KC. «Forse sì, come sempre quando si parla di giovani. Ma i giovani dalla loro hanno l’entusiasmo e la voglia. Cresceranno attraverso le esperienze. Era giusto offrire loro un’opportunità. Prendiamo Ezio Galon. Ha fatto un buon lavoro a Mogliano, dove dovrebbe fare un passo in avanti nel suo percorso se non a Treviso in Pro12? E quando dovremmo dargli questa chance, se non ora? Al di là dei ruoli specifici, tutti saranno impegnati anche negli altri settori e saranno coinvolti nel processo decisionale».

Tdr. Non c’è nel suo staff un allenatore specifico per le skills, la tecnica individuale, come fu in passato Martin Field-Dodgson. Ed è opinione comune che in questo i giocatori italiani siano piuttosto carenti.

KC. «Sulle skills lavoreremo a fondo, e ogni giorno. Siamo cinque allenatori e tutti ce ne occuperemo. Non trovo che i giocatori italiani accusino un ritardo, le loro abilità sono buone, anche se ci sono aspetti da migliorare come ad esempio la ricezione del pallone. Intendiamoci, anche in Nuova Zelanda e anche a livello di All Blacks l’impegno nelle skills è quotidiano. Sbaglia chi pensa il contrario».

Tdr. E’ invece aumentato il numero dei videoanalyst (da 1 a 2). Lei è il tipo di allenatore che crede nella tecnologia?

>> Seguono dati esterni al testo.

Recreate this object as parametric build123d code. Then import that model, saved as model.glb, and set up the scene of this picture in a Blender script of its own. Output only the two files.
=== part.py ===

KC. «Per un allenatore oggi la tecnologia è uno strumento straordinario. Certo, non bisogna farsi travolgere ne’ dimenticare che il rugby rimane comunque quel gioco semplice in cui si deve portare la palla nel campo avversario. Non credo molto nei numeri, nelle statistiche. Credo invece che la videoanalisi, in egual misura delle partite e degli allenamenti, sia importantissima. Rivedere per comprendere gli errori e correggere».